** BEGIN Source data **

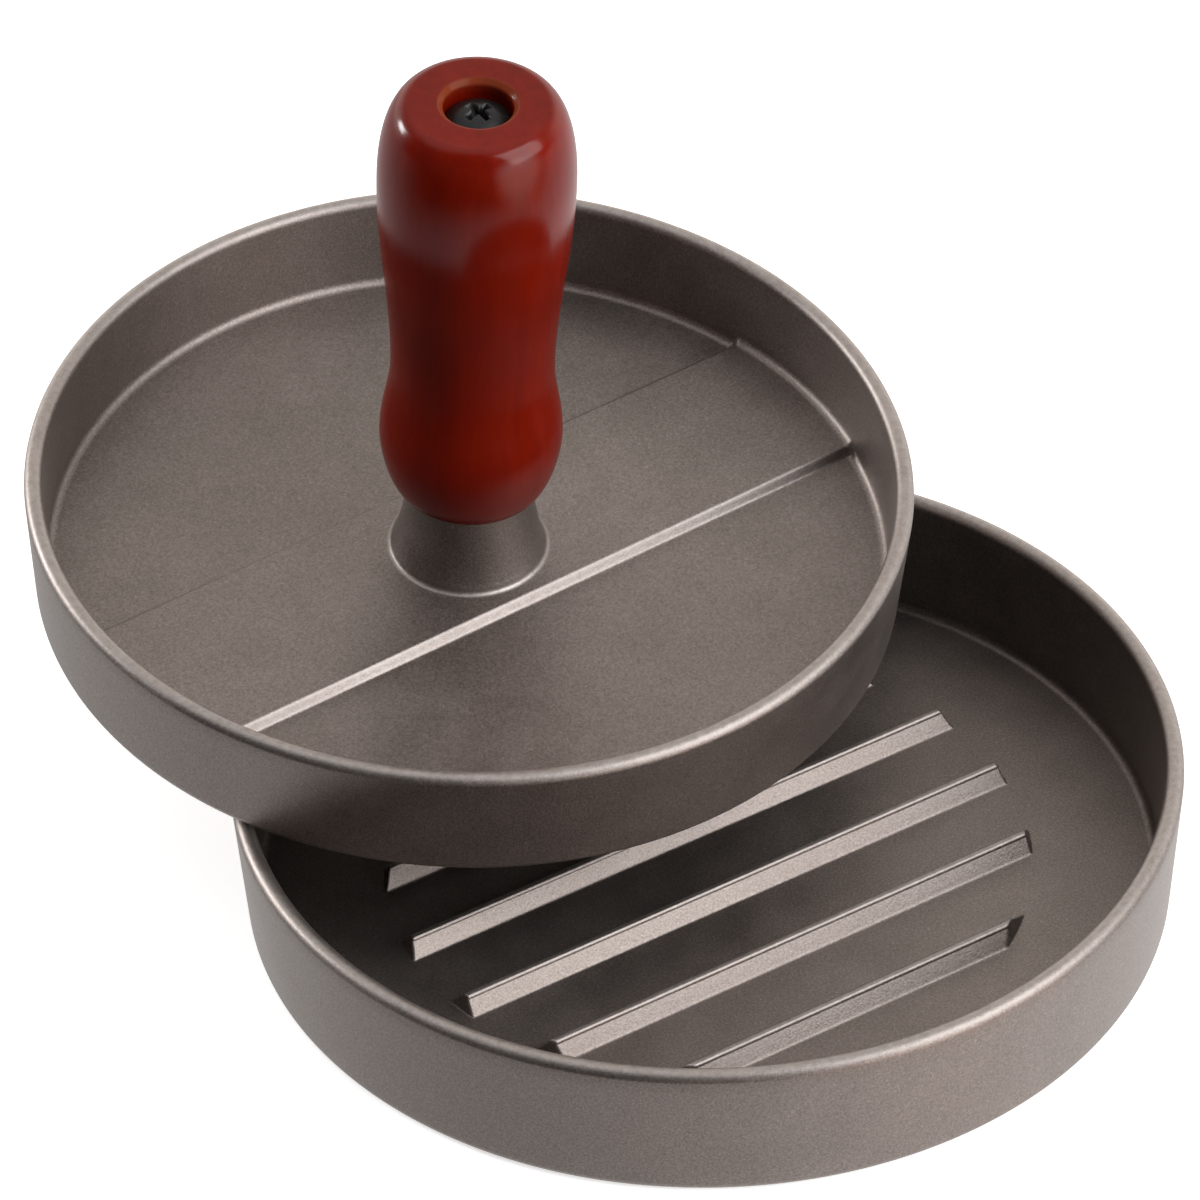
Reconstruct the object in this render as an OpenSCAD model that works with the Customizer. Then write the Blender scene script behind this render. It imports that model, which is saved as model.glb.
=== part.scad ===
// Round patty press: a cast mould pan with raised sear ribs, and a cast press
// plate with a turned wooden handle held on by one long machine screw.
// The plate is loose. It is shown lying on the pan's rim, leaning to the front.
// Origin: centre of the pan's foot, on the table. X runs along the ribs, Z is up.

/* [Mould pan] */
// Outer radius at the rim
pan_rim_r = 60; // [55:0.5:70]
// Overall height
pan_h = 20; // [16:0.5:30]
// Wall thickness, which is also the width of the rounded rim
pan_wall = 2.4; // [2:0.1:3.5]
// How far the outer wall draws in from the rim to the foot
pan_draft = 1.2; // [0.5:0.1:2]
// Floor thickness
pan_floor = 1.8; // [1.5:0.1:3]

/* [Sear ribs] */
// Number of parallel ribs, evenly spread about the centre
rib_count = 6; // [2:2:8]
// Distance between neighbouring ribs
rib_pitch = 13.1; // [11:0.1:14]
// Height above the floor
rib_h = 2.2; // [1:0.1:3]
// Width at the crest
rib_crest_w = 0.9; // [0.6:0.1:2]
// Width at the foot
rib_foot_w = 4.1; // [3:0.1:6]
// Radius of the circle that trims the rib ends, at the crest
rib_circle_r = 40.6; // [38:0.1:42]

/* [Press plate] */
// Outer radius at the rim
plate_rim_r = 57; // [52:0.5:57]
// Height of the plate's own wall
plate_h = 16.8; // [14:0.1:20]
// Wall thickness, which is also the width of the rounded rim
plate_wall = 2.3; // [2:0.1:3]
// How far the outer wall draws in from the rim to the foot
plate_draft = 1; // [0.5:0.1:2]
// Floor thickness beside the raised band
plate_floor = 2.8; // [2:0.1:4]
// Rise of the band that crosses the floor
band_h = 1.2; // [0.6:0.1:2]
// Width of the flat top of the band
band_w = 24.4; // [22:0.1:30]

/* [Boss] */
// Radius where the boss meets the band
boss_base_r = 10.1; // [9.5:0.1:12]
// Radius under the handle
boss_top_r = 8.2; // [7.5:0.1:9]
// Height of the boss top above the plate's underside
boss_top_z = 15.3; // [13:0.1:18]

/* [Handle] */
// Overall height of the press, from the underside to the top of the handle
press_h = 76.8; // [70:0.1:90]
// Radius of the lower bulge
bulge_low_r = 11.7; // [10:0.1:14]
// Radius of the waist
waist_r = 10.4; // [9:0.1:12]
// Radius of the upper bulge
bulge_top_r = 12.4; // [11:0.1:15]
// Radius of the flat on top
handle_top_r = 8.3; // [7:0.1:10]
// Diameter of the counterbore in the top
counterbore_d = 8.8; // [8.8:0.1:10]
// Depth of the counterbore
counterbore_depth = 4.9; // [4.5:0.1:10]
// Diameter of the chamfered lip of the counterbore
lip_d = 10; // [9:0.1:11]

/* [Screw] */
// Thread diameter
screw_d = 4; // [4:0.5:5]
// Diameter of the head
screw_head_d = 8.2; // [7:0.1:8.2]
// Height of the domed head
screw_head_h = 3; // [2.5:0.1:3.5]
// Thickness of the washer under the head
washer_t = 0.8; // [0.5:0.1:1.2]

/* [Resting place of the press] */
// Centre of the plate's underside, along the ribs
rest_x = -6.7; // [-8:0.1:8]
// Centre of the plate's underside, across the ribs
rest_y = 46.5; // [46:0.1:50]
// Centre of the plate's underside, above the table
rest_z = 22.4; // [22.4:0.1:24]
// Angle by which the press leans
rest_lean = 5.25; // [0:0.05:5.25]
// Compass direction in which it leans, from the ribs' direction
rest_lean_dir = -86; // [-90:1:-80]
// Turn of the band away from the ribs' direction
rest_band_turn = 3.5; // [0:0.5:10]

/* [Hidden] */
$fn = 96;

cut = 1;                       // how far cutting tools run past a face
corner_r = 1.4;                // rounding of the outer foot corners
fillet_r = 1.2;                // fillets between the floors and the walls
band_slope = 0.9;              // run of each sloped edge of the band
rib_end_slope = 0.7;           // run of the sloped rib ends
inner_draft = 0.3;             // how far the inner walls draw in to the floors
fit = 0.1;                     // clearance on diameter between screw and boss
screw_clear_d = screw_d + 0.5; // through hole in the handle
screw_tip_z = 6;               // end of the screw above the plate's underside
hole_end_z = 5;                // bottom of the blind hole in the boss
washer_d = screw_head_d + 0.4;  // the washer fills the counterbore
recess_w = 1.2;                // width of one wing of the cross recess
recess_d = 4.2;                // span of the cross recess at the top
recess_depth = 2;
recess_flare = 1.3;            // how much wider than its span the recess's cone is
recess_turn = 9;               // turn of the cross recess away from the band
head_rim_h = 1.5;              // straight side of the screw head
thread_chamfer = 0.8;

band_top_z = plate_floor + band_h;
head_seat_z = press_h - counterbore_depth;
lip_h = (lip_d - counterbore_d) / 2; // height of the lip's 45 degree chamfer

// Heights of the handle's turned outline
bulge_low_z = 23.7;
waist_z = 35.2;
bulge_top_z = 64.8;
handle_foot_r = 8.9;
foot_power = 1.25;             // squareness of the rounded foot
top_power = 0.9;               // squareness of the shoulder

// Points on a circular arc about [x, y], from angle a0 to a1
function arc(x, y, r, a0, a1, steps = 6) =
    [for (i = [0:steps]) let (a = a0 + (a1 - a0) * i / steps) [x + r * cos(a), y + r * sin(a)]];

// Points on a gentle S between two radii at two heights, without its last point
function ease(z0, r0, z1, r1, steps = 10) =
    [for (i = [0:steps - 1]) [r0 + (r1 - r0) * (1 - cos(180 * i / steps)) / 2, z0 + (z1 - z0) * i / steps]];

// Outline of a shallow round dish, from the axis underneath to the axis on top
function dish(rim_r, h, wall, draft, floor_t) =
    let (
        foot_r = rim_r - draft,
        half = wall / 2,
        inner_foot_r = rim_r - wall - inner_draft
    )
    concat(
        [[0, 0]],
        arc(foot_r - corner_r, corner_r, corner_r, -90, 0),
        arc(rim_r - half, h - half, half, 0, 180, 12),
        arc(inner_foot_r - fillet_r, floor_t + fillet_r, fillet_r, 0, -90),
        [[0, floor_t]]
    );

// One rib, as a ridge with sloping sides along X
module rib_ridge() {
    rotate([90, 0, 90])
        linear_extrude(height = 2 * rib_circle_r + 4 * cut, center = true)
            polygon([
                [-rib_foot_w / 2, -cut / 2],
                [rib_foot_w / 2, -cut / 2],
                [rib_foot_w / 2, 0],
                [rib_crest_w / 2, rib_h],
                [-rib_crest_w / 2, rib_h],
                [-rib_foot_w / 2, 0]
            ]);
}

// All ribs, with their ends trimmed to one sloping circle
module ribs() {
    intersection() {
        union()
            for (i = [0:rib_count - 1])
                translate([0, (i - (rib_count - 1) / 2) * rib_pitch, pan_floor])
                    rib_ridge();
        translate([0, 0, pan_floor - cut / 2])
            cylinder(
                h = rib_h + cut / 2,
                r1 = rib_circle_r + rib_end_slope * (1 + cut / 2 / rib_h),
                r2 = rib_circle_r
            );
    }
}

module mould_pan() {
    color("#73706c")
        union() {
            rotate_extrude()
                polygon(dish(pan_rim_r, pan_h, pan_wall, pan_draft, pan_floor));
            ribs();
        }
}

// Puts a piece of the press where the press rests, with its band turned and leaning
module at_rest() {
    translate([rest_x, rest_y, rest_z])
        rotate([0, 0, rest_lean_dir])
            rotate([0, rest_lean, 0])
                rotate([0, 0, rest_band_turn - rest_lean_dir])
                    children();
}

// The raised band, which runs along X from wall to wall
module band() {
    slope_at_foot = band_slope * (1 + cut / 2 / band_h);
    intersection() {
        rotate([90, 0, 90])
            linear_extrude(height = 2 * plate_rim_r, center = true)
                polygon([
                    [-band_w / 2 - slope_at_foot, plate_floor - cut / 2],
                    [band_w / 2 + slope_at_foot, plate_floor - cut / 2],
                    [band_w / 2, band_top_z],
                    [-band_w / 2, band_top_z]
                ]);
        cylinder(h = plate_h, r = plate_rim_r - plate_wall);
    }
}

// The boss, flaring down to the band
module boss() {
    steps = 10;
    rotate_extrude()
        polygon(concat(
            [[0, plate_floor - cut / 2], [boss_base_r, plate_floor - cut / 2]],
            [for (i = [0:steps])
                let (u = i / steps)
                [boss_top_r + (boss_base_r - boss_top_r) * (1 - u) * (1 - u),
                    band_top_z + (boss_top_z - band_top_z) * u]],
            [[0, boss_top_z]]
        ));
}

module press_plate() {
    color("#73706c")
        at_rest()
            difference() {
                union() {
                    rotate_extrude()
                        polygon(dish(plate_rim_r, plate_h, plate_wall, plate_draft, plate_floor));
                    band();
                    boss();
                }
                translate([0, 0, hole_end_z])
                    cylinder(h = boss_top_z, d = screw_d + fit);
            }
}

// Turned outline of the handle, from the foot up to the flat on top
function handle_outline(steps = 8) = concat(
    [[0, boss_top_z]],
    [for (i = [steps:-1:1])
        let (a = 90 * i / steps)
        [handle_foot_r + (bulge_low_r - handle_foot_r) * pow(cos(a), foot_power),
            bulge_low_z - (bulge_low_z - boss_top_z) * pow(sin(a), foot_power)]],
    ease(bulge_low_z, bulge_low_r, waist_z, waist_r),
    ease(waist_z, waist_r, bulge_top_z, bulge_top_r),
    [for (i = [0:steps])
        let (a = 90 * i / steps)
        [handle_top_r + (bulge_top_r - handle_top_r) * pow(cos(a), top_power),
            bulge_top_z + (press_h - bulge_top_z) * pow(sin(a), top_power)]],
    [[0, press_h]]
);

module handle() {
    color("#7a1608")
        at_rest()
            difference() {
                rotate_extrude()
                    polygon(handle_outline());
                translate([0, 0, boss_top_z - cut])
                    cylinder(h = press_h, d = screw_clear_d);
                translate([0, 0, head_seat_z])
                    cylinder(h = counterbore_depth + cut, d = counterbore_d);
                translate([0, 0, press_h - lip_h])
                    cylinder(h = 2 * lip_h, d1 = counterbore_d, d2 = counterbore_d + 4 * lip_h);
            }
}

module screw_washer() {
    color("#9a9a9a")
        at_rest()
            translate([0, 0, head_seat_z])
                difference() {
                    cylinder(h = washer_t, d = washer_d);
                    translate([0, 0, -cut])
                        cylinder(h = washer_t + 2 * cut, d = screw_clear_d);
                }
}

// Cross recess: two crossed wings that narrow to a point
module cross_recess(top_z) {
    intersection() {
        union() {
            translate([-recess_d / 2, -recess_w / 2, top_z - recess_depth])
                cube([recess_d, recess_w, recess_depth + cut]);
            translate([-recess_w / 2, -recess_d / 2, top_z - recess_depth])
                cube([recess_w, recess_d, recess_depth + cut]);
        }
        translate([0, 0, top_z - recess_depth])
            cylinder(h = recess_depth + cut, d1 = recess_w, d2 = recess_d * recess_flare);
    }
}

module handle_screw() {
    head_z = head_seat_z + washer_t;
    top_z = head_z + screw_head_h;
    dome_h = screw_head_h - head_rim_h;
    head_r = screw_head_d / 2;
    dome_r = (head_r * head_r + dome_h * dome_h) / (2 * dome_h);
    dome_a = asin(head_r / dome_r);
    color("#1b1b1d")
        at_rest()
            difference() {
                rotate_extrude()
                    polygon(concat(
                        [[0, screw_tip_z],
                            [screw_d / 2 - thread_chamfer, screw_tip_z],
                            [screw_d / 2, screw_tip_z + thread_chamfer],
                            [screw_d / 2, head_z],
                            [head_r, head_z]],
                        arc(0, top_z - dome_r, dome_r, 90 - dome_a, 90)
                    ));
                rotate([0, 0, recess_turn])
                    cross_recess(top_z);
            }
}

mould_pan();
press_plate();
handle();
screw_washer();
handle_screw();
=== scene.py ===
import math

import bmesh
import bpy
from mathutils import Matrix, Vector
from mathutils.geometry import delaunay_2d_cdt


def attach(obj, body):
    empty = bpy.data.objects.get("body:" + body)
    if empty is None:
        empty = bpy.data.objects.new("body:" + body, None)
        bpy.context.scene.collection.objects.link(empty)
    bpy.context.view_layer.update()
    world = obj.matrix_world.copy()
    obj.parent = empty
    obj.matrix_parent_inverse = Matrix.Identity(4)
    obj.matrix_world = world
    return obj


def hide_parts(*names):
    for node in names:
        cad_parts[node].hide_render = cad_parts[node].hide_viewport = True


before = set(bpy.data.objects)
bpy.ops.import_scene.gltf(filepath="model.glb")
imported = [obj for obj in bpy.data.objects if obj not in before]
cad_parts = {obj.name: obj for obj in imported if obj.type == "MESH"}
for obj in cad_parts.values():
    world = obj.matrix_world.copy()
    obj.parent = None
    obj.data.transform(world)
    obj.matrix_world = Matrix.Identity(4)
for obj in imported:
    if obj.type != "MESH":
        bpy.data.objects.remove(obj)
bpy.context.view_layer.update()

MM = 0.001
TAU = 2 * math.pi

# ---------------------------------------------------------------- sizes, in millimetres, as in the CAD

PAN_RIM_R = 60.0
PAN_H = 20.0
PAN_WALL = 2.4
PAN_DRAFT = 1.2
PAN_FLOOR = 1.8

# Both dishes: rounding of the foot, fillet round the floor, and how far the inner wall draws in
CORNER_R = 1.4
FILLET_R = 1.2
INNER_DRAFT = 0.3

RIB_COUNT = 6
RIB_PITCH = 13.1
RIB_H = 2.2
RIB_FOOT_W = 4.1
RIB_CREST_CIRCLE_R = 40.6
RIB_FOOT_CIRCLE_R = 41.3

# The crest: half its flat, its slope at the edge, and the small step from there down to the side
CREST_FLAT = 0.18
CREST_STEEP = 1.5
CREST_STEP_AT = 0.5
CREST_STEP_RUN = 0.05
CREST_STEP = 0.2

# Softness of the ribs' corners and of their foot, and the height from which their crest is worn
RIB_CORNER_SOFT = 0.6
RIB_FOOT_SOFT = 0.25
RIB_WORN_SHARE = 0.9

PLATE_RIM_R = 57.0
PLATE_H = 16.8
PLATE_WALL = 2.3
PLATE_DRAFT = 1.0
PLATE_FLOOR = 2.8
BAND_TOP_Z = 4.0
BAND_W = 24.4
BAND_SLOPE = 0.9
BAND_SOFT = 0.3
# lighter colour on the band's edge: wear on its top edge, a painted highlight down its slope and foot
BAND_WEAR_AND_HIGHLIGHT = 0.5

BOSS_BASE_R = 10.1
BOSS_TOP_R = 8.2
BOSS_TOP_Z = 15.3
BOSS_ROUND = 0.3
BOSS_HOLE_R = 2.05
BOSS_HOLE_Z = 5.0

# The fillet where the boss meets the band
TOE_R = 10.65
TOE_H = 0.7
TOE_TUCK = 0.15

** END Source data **

## Problem to work on
Repeat exactly the lines running from the one with "imported = [obj" through the one with "TAU = 2 * math.pi", both included.

## Final result
imported = [obj for obj in bpy.data.objects if obj not in before]
cad_parts = {obj.name: obj for obj in imported if obj.type == "MESH"}
for obj in cad_parts.values():
    world = obj.matrix_world.copy()
    obj.parent = None
    obj.data.transform(world)
    obj.matrix_world = Matrix.Identity(4)
for obj in imported:
    if obj.type != "MESH":
        bpy.data.objects.remove(obj)
bpy.context.view_layer.update()

MM = 0.001
TAU = 2 * math.pi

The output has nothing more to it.